PDEP as product-native self-service (not engineering self-service)
A common misunderstanding is “self-service = developers shipping faster.”
UPOS makes a different claim:
- Engineering self-service (technology-native) accelerates engineers through CI/CD, infra automation, and tooling.
- PDEP self-service (product-native) democratizes productization by enabling creators to steer end-to-end lifecycle without needing a large delivery organization.
UPOS self-service is for product creators (Symbiants), not only for engineers.
Typical PDEP user journey (high-level)
- Declare intent (purpose, audience, outcomes, constraints, trust posture).
- Request creation (command: create/compile new version).
- Review product preview (meaning + contract + obligations, not implementation details).
- Publish (command: publish to marketplace).
- Operate and observe (signals, quality, trust, cost).
- Evolve (command: derive a new version based on feedback).
- Deprecate/retire when appropriate.
Relationship to other UPOS planes
PDEP ↔ Marketplace
PDEP initiates publish/deprecate/retire actions; Marketplace exposes discoverability, acquisition, entitlements, and lifecycle status.
PDEP ↔ CEP
PDEP does not build experiences.
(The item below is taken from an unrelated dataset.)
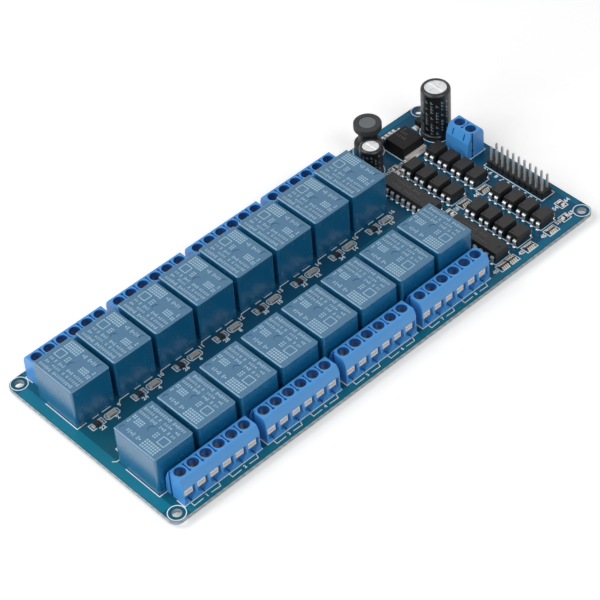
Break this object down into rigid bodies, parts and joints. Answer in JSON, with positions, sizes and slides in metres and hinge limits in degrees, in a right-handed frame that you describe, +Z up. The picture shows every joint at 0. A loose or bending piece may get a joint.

It may set “experience expectations” (audience, usability posture), while CEP implements the actual interfaces consuming product ports.
PDEP ↔ Signals & Feedback
Signals flow into PDEP for steering and accountability. Decisions taken in PDEP trigger version evolution commands that PFI compiles.
Summary
PDEP is the creator cockpit of UPOS:
- Intent authoring (product-native)
- Stewardship (ownership and accountability)
- Lifecycle commands (create/publish/evolve/deprecate/retire)
- Observation and evolution steering (signals-informed decisions)
PDEP does not ask creators to author technical product artifacts.
Those are generated by PFI, which compiles intent into a provisioned, marketplace-ready product.